▶ [What the exercise asks]
Repeat exactly the lines from the start of the material below up to and including the "FLOOR_Z = 6.9" line.

▶ [Supplied information]
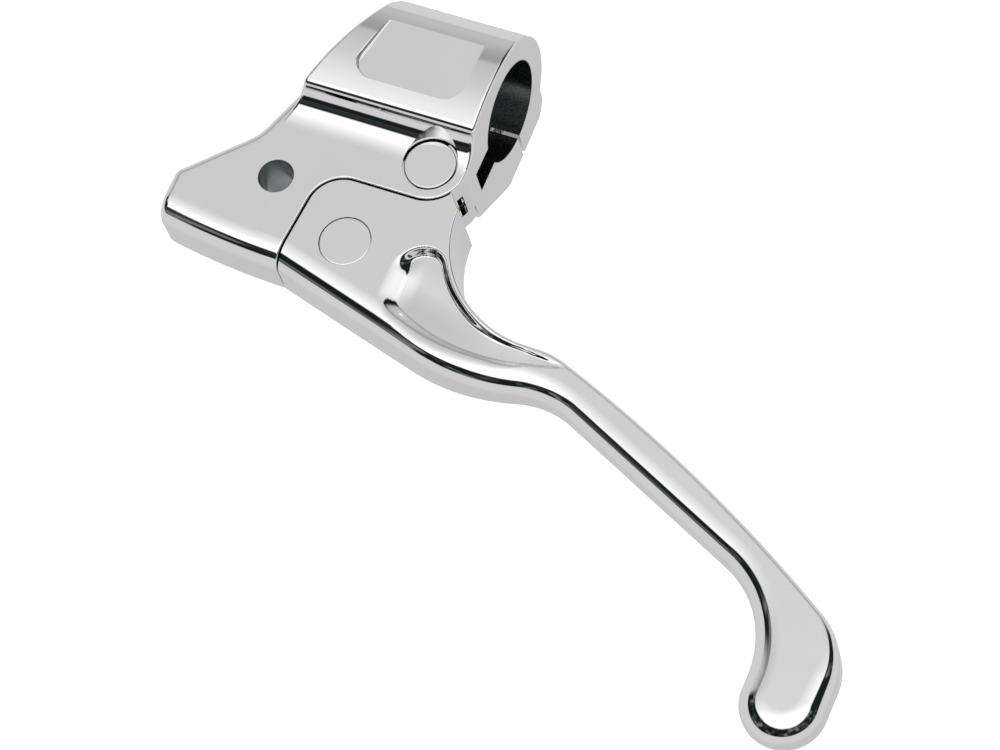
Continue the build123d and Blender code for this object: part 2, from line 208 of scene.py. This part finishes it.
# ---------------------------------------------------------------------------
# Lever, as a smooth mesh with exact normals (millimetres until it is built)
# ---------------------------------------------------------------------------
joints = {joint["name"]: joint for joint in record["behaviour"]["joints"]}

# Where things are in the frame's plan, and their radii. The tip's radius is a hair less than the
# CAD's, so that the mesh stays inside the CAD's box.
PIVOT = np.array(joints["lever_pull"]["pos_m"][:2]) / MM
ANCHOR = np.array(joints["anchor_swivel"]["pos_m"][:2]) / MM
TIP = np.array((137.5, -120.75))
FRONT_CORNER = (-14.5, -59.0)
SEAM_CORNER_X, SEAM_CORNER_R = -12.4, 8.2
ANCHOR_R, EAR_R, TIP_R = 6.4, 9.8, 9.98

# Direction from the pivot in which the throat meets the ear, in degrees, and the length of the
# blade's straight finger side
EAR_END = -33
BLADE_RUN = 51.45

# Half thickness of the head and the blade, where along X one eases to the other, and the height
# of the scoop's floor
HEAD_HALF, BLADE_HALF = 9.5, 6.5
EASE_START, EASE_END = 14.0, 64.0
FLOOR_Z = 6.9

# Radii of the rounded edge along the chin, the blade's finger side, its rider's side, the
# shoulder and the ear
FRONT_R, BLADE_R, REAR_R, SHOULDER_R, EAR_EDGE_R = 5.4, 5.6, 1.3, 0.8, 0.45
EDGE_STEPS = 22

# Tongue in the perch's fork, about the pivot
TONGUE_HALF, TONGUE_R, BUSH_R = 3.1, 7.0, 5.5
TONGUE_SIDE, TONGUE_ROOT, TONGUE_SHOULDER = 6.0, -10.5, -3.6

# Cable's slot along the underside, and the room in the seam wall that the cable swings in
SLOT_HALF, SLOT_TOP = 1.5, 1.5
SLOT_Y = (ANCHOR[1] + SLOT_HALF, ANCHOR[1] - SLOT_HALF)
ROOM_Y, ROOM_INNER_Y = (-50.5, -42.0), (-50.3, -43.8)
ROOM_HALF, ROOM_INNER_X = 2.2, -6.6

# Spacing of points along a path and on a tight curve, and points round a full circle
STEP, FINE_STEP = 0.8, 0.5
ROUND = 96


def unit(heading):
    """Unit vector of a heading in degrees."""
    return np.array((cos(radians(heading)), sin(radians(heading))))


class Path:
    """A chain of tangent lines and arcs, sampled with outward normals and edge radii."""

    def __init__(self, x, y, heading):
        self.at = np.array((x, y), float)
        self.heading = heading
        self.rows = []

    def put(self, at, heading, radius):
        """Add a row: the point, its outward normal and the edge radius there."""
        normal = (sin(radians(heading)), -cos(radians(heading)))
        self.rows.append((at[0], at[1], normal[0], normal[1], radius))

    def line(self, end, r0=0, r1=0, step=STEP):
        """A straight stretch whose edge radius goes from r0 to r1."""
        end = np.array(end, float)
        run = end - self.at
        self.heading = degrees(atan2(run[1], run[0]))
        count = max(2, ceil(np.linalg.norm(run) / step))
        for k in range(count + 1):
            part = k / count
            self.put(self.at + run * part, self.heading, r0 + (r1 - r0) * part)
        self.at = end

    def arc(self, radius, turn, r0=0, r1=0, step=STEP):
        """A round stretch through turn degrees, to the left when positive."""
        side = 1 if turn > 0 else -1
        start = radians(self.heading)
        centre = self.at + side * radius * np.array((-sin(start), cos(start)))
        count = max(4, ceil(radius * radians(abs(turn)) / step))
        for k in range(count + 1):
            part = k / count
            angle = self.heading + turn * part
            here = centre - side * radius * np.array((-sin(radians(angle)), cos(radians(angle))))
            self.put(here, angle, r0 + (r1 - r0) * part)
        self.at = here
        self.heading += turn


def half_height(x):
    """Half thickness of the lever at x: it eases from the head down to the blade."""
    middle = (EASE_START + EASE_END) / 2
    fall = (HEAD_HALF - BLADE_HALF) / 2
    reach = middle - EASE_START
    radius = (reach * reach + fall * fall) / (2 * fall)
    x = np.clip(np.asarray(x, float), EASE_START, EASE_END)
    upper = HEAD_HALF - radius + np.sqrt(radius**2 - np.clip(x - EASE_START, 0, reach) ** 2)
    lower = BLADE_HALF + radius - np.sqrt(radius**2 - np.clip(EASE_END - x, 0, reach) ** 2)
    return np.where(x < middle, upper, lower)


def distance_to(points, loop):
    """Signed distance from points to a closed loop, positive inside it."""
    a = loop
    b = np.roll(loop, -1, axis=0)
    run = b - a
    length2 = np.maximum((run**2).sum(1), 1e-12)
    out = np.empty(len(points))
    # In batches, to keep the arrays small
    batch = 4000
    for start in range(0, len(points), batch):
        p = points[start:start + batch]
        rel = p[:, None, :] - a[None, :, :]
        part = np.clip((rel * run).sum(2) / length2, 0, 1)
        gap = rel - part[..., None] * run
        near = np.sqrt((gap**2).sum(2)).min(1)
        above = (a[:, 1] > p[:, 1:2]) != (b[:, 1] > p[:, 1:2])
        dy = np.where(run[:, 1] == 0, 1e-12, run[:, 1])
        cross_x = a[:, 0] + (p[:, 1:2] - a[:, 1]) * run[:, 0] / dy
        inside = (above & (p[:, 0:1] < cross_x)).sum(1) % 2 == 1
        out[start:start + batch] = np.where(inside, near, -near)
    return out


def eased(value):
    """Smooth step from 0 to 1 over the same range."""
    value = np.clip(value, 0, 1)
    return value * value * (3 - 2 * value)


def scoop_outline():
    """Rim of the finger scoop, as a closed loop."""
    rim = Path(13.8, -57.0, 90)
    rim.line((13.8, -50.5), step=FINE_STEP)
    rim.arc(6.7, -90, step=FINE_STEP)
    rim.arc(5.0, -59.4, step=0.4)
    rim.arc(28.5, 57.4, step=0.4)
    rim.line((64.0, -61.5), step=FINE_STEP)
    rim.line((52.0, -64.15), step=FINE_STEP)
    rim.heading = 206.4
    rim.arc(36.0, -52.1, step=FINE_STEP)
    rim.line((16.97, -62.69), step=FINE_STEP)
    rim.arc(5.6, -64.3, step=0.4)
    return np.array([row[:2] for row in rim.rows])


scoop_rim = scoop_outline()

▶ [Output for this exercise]
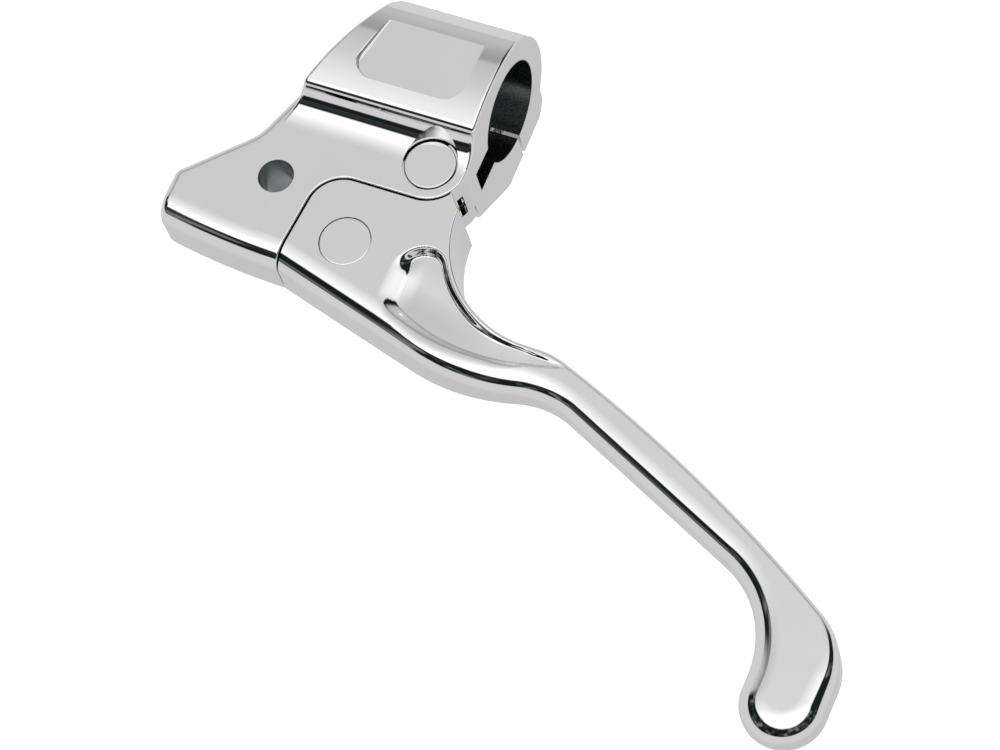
Continue the build123d and Blender code for this object: part 2, from line 208 of scene.py. This part finishes it.
# ---------------------------------------------------------------------------
# Lever, as a smooth mesh with exact normals (millimetres until it is built)
# ---------------------------------------------------------------------------
joints = {joint["name"]: joint for joint in record["behaviour"]["joints"]}

# Where things are in the frame's plan, and their radii. The tip's radius is a hair less than the
# CAD's, so that the mesh stays inside the CAD's box.
PIVOT = np.array(joints["lever_pull"]["pos_m"][:2]) / MM
ANCHOR = np.array(joints["anchor_swivel"]["pos_m"][:2]) / MM
TIP = np.array((137.5, -120.75))
FRONT_CORNER = (-14.5, -59.0)
SEAM_CORNER_X, SEAM_CORNER_R = -12.4, 8.2
ANCHOR_R, EAR_R, TIP_R = 6.4, 9.8, 9.98

# Direction from the pivot in which the throat meets the ear, in degrees, and the length of the
# blade's straight finger side
EAR_END = -33
BLADE_RUN = 51.45

# Half thickness of the head and the blade, where along X one eases to the other, and the height
# of the scoop's floor
HEAD_HALF, BLADE_HALF = 9.5, 6.5
EASE_START, EASE_END = 14.0, 64.0
FLOOR_Z = 6.9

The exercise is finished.